Seru Padu

Dari Wikipedia bahasa Indonesia, ensiklopedia bebas

Seru Padu atau Wu’un Lolon merupakan sebuah upacara adat yang berasal dari suku Lamagohang di Desa Kalike, Kecamatan Solor Selatan, Kabupaten Flores Timur. Upacara ini umum dilakukan pada saat sesudah masa panen. Upacara ini dilaksanakan sebagai tanda terima kasih kepada Lera Wulan Tana Ekan (Penguasa langit dan bumi) atas segala sesuatu yang telah diberikan-Nya, khususnya hasil jerih payah masyarakat di bidang pertanian maupun perkebunan dan juga sebagai ucapan terima kasih atas kesehatan bagi orang-orang yang merawat tanaman tersebut.

Etimologi[sunting | sunting sumber]

Berdasarkan asal suku kata, Seru Padu terdapat dua suku kata yakni kata Seru dan Padu, dimana Seru berarti Bakar dan Padu berarti Damar.

Makna yang terkandung dari arti Seru Padu juga sangat unik, yang mana Damar yang dibakar melambangkan cahaya, dimana masyarakat suku Lamagohang percaya bahwa cahaya itu dapat memberikan harapan baru untuk hasil panen berikutnya. Ritual Seru Padu disebut juga ritual, dan untuk nama Wu'un Lolon, Wu’un berarti baru dan lolon berarti teratas, tertua atau pertama, yang dapat disimpulkan bahwa Wu’un Lolon/Seru Padu merupakan ritual adat syukuran atas hasil panen yang baru.

Waktu pelaksanaan Upacara[sunting | sunting sumber]

Ritual ini biasa dilaksanakan pada bulan kelima (perhitungan bulan purnama raya menurut tafsiran tua-tua adat). waktu itu panen hasil kebun yang tercepat misalnya padi, jewawut, jagung solor yang sudah dipanen. Tanaman mewakili piaraan yang digunakan dalam Serumonial sebagai hasil panen baru adalah jewawut. Jewawut dipilih karena memiliki makna dan cerita tersendiri menurut sejarah nenek moyang mereka. Selain itu, tanaman ini biar tidak ditanam tetapi bisa tumbuh sendiri.

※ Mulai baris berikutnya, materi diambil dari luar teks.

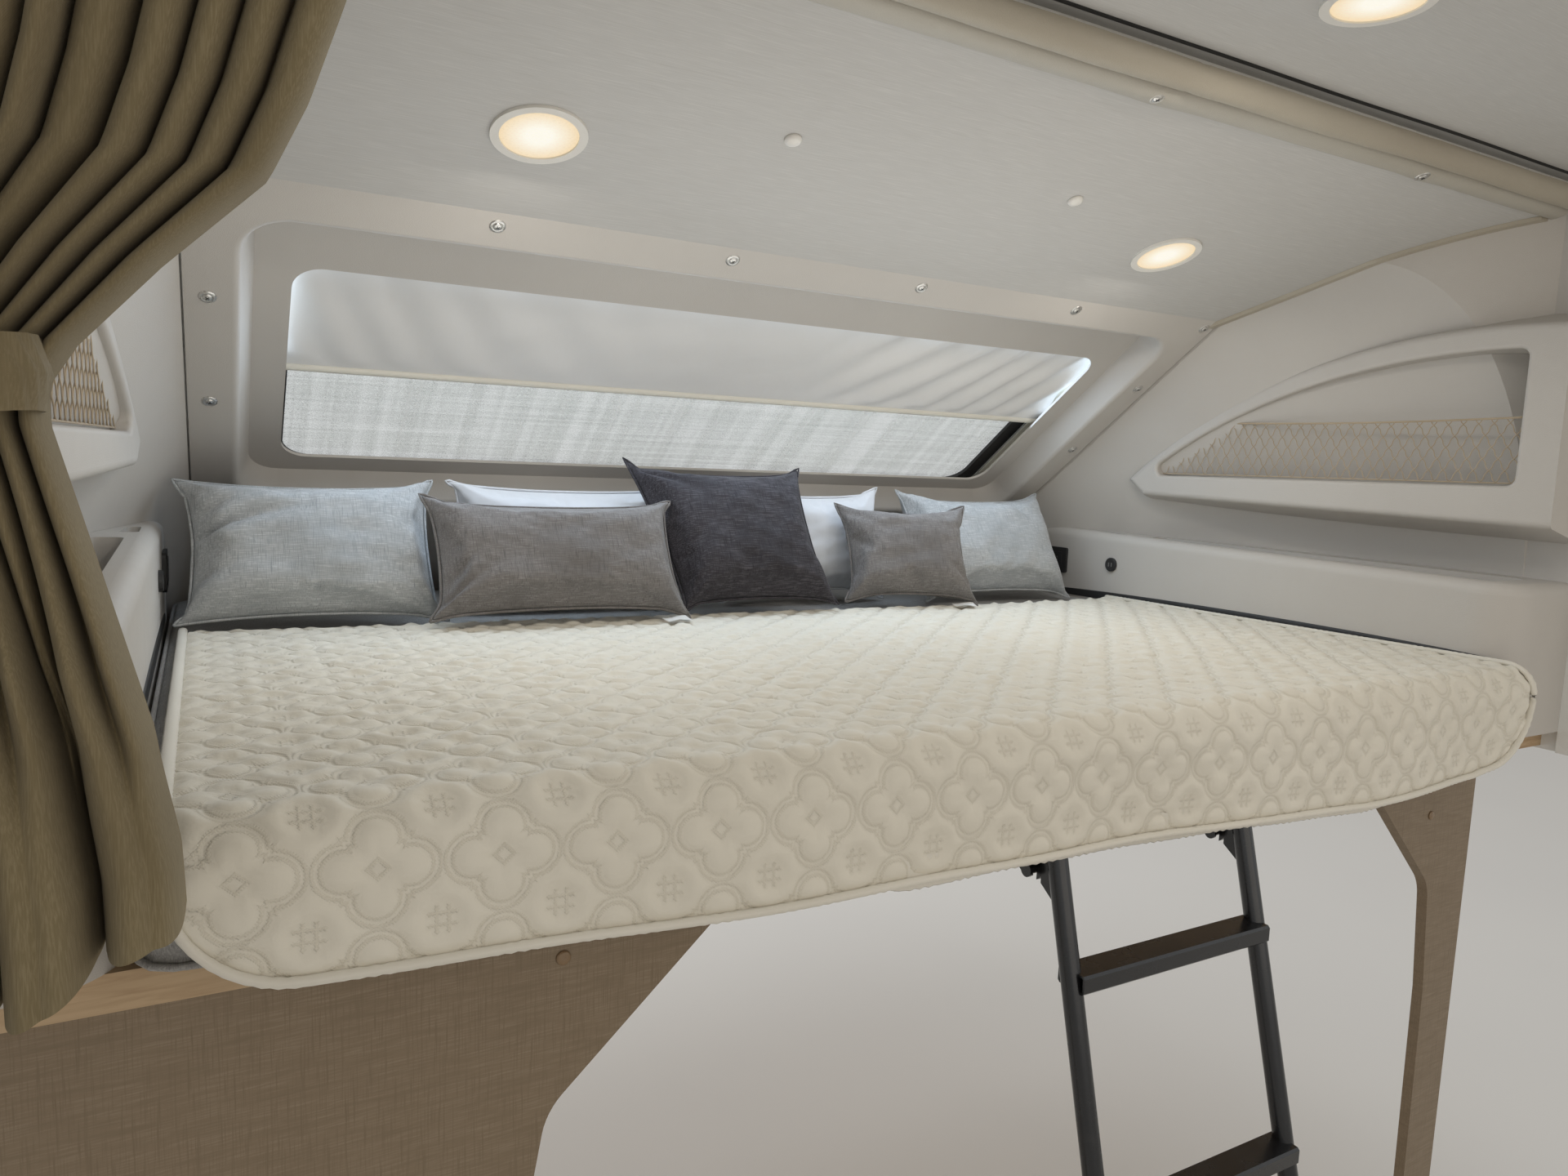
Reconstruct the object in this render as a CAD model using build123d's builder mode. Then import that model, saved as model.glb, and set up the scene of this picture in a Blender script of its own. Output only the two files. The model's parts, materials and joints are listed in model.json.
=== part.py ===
from build123d import *
from math import acos, asin, cos, degrees, radians, sin, sqrt, tan
import os

# Over-cab bunk of a motorhome: millimetres, +X to the vehicle's right, +Y forward, +Z up.
# The origin is the centre of the bunk floor's underside, where it sits on the cab roof.

# Floor and bed
floor_length = 1582
floor_thickness = 40
floor_bolt_spacing_x = 1600
floor_bolt_spacing_y = 1100
floor_bolt_hole = 11
floor_rebate_length = 70
floor_rebate_depth = 6
mattress_width = 2016
mattress_length = 1470
mattress_thickness = 130
mattress_corner = 120
mattress_rear_corner = 35
mattress_overhang = 30
quilt_thickness = 12
quilt_left_margin = 23
quilt_right_margin = 5
quilt_length = 905
quilt_hang = 52
quilt_drop = 150
quilt_fold = 45
quilt_hem_corner = 90

# Room round the bed, as its lining is seen from inside
rake_degrees = 54.23
front_wall_reach = 1494
side_wall_bend = 3517
side_wall_turn = 0.8
taper_length = 1254
ceiling_drop = 0.31
ceiling_start_height = 800
ceiling_start = 80
ceiling_joint = 62
rear_ceiling_rise = 40
flare_radius = 562
flare_reach = 543
flare_centre = 328

# Walls
lining = 12
seam_overlap = 2
seam_gap = 3
ceiling_board = 10
edge_strip_width = 14
edge_strip_height = 7
trim_front = 43
trim_rear = 22
trim_drop = 12
trim_flange = 3
side_wall = 50
outer_side_bend = 5200
front_wall = 120
nose_wall = 50
roof = 60
nose_plan_radius = 120
roof_radius = 50
brow_radius = 170
nose_radius = 90
keel_radius = 40
frame_depth = 300
fit_gap = 0.3

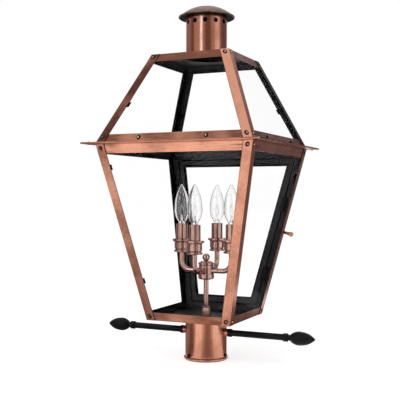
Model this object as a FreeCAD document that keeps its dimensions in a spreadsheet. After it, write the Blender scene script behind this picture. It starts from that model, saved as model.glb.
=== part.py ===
import FreeCAD, Part
import math
import os
import Sketcher

# A four-sided glazed lantern for the top of a post.  Millimetres.
# +Z is up.  The origin is on the lantern's axis, at the lower end of the collar
# that slips over the post.  The ladder-rest bar lies along X.
# Faces and corners are numbered the same way, turning from front to right:
# front is -Y, right is +X, back is +Y (the door's face), left is -X.

FACES = ("front", "right", "back", "left")
CORNERS = ("front_right", "back_right", "back_left", "front_left")
DOOR_FACE = FACES.index("back")
LATCH_CORNER = CORNERS.index("back_right")
FULL_TURN = math.degrees(math.tau)
QUARTER_TURN = FULL_TURN / 4

X_AXIS = FreeCAD.Vector(1, 0, 0)
Y_AXIS = FreeCAD.Vector(0, 1, 0)
Z_AXIS = FreeCAD.Vector(0, 0, 1)

# how a sketch counts the points of an edge, and the point at its own origin
EDGE_POINTS = ("edge", "start", "end", "centre")
START = EDGE_POINTS.index("start")
END = EDGE_POINTS.index("end")
CENTRE = EDGE_POINTS.index("centre")
SKETCH_ORIGIN = (-START, START)

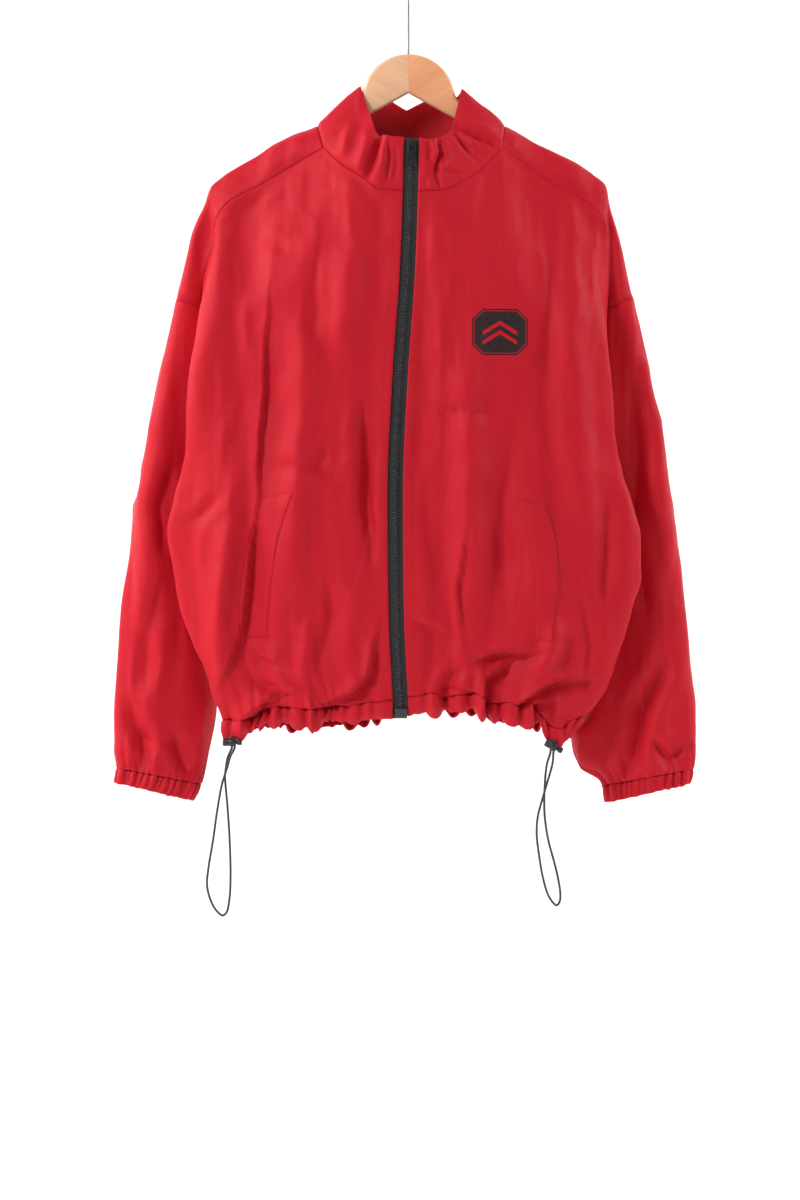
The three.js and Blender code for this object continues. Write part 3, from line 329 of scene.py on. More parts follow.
def zip_cloth():
    """Black woven tape with fine ribs along it."""
    nodes = Nodes("zip_cloth")
    uv = nodes.coords(uv_map="weave")
    ribs = nodes.wave(uv, 210, "X")
    picks = nodes.wave(uv, 330, "Y", 0.6)
    weave = nodes.math("ADD", nodes.math("MULTIPLY", ribs, 0.6), nodes.math("MULTIPLY", picks, 0.4))
    fluff = nodes.noise(nodes.coords("Object"), 900, 3.0)
    value = nodes.math("MULTIPLY", weave, nodes.ramp(fluff, 0.3, 0.7, 0.7, 1.0))
    colour = nodes.mix(value, (0.0085, 0.0085, 0.010), (0.030, 0.029, 0.033))
    nodes.set(Sheen_Weight=0.15, Sheen_Roughness=0.5)
    return nodes.set(Base_Color=colour, Roughness=0.82, Normal=nodes.bump(weave, 0.0002, 0.6))


def dark_metal(name, light, roughness):
    """Blackened metal, a little worn."""
    nodes = Nodes(name)
    worn = nodes.noise(nodes.coords("Object"), 700, 4.0, 0.65)
    colour = nodes.mix(nodes.ramp(worn, 0.35, 0.75), tuple(0.45 * v for v in light), light)
    normal = nodes.bump(worn, 0.00004, 0.3)
    rough = nodes.ramp(worn, 0.3, 0.7, roughness - 0.06, roughness + 0.1)
    return nodes.set(Base_Color=colour, Roughness=rough, Metallic=0.75, Normal=normal)


def lock_plastic():
    """Black moulded plastic."""
    nodes = Nodes("lock_plastic")
    grain = nodes.noise(nodes.coords("Object"), 2200, 2.0)
    colour = nodes.mix(nodes.ramp(grain, 0.3, 0.7), (0.010, 0.011, 0.013), (0.020, 0.022, 0.025))
    return nodes.set(Base_Color=colour, Roughness=0.38, Normal=nodes.bump(grain, 0.00003, 0.35))


def braid():
    """Black elastic cord with a fine braided cover."""
    nodes = Nodes("cord_braid")
    where = nodes.coords("Object")
    first = nodes.wave(nodes.scaled(where, (1, 0.4, 1)), 520, "DIAGONAL")
    second = nodes.wave(nodes.scaled(where, (-1, 0.4, 1)), 520, "DIAGONAL")
    cross = nodes.math("MAXIMUM", first, second)
    colour = nodes.mix(cross, (0.006, 0.007, 0.008), (0.036, 0.042, 0.046))
    nodes.set(Sheen_Weight=0.2)
    return nodes.set(Base_Color=colour, Roughness=0.62, Normal=nodes.bump(cross, 0.00022, 0.7))


def timber(name, light, dark, turn):
    """Lacquered beech with long grain down the arm, pores and a few darker bands."""
    nodes = Nodes(name)
    mapping = nodes.tree.nodes.new("ShaderNodeMapping")
    nodes.plug(mapping.inputs["Vector"], nodes.coords("Object"))
    mapping.inputs["Rotation"].default_value = (0, turn, 0)
    bands = nodes.noise(nodes.scaled(mapping.outputs["Vector"], (7, 60, 60)), 1.0, 4.0, 0.6)
    pores = nodes.noise(nodes.scaled(mapping.outputs["Vector"], (30, 700, 700)), 1.0, 2.0)
    flecks = nodes.ramp(pores, 0.60, 0.72)
    colour = nodes.mix(nodes.ramp(bands, 0.3, 0.72), light, dark)
    deeper = tuple(0.62 * v for v in dark)
    colour = nodes.mix(nodes.math("MULTIPLY", flecks, 0.45), colour, deeper)
    nodes.set(Coat_Weight=0.35, Coat_Roughness=0.22)
    rough = nodes.ramp(bands, 0.3, 0.7, 0.36, 0.5)
    return nodes.set(Base_Color=colour, Roughness=rough, Normal=nodes.bump(flecks, 0.00005, 0.25))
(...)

Tujuan[sunting | sunting sumber]

Upacara Seru Padu merupakan budaya asli masyarakat Desa Kalike dimana memiliki tujuan utama yakni tujuan religius, karena tujuan tersebut berkaitan dengan penyembahan dan penghormatan terhadap Tuhan Sang Pencipta (Lera Wulan Tana Ekan), roh leluhur (kewoko kelite ), dan roh alam (Nuba Nara), yang diyakini sebagai kekuatan spiritual utama yang sangat menentukan keberadaan dan kebertahanan hidup mereka sebagai manusia dan masyarakat.